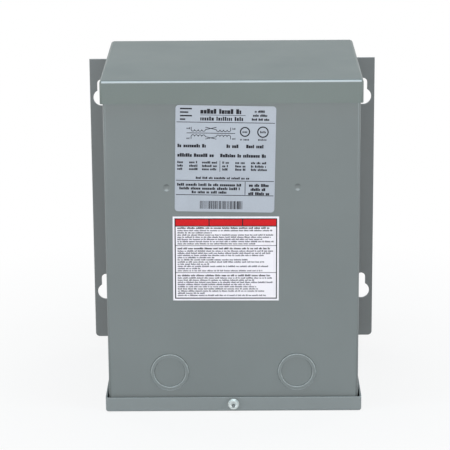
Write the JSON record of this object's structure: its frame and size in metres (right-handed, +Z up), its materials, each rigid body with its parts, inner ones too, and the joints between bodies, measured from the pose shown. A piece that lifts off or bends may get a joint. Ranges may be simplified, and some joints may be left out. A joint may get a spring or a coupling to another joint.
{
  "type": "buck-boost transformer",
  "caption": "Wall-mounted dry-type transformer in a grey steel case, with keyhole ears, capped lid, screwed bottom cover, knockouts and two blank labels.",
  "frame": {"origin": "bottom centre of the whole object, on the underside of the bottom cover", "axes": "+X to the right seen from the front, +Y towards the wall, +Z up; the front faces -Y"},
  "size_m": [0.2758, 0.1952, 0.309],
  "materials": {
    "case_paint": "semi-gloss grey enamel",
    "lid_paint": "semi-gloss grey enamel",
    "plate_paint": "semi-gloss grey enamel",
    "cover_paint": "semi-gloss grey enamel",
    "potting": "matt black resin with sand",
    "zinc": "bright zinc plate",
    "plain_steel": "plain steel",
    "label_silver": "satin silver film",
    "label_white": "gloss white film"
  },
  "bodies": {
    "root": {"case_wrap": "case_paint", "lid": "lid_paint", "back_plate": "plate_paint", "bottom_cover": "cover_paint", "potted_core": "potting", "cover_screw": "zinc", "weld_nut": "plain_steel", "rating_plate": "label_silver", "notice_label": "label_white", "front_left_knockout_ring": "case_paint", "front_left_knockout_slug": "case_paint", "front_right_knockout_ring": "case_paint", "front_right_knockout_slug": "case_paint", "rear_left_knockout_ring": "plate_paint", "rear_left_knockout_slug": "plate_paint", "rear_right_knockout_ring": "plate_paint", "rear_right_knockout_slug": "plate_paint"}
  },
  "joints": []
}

· · ·

- REQUIREMENTS
Repeat the material word for word, in full.

- ANSWER BELOW
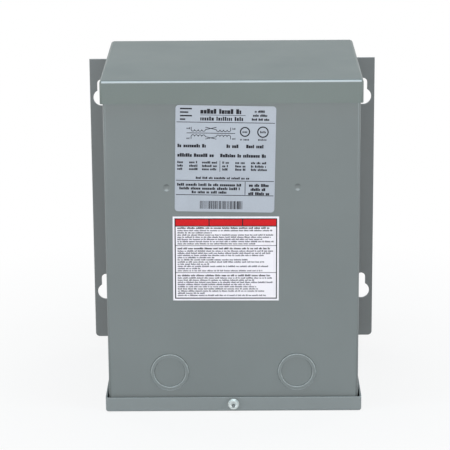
Write the JSON record of this object's structure: its frame and size in metres (right-handed, +Z up), its materials, each rigid body with its parts, inner ones too, and the joints between bodies, measured from the pose shown. A piece that lifts off or bends may get a joint. Ranges may be simplified, and some joints may be left out. A joint may get a spring or a coupling to another joint.
{
  "type": "buck-boost transformer",
  "caption": "Wall-mounted dry-type transformer in a grey steel case, with keyhole ears, capped lid, screwed bottom cover, knockouts and two blank labels.",
  "frame": {"origin": "bottom centre of the whole object, on the underside of the bottom cover", "axes": "+X to the right seen from the front, +Y towards the wall, +Z up; the front faces -Y"},
  "size_m": [0.2758, 0.1952, 0.309],
  "materials": {
    "case_paint": "semi-gloss grey enamel",
    "lid_paint": "semi-gloss grey enamel",
    "plate_paint": "semi-gloss grey enamel",
    "cover_paint": "semi-gloss grey enamel",
    "potting": "matt black resin with sand",
    "zinc": "bright zinc plate",
    "plain_steel": "plain steel",
    "label_silver": "satin silver film",
    "label_white": "gloss white film"
  },
  "bodies": {
    "root": {"case_wrap": "case_paint", "lid": "lid_paint", "back_plate": "plate_paint", "bottom_cover": "cover_paint", "potted_core": "potting", "cover_screw": "zinc", "weld_nut": "plain_steel", "rating_plate": "label_silver", "notice_label": "label_white", "front_left_knockout_ring": "case_paint", "front_left_knockout_slug": "case_paint", "front_right_knockout_ring": "case_paint", "front_right_knockout_slug": "case_paint", "rear_left_knockout_ring": "plate_paint", "rear_left_knockout_slug": "plate_paint", "rear_right_knockout_ring": "plate_paint", "rear_right_knockout_slug": "plate_paint"}
  },
  "joints": []
}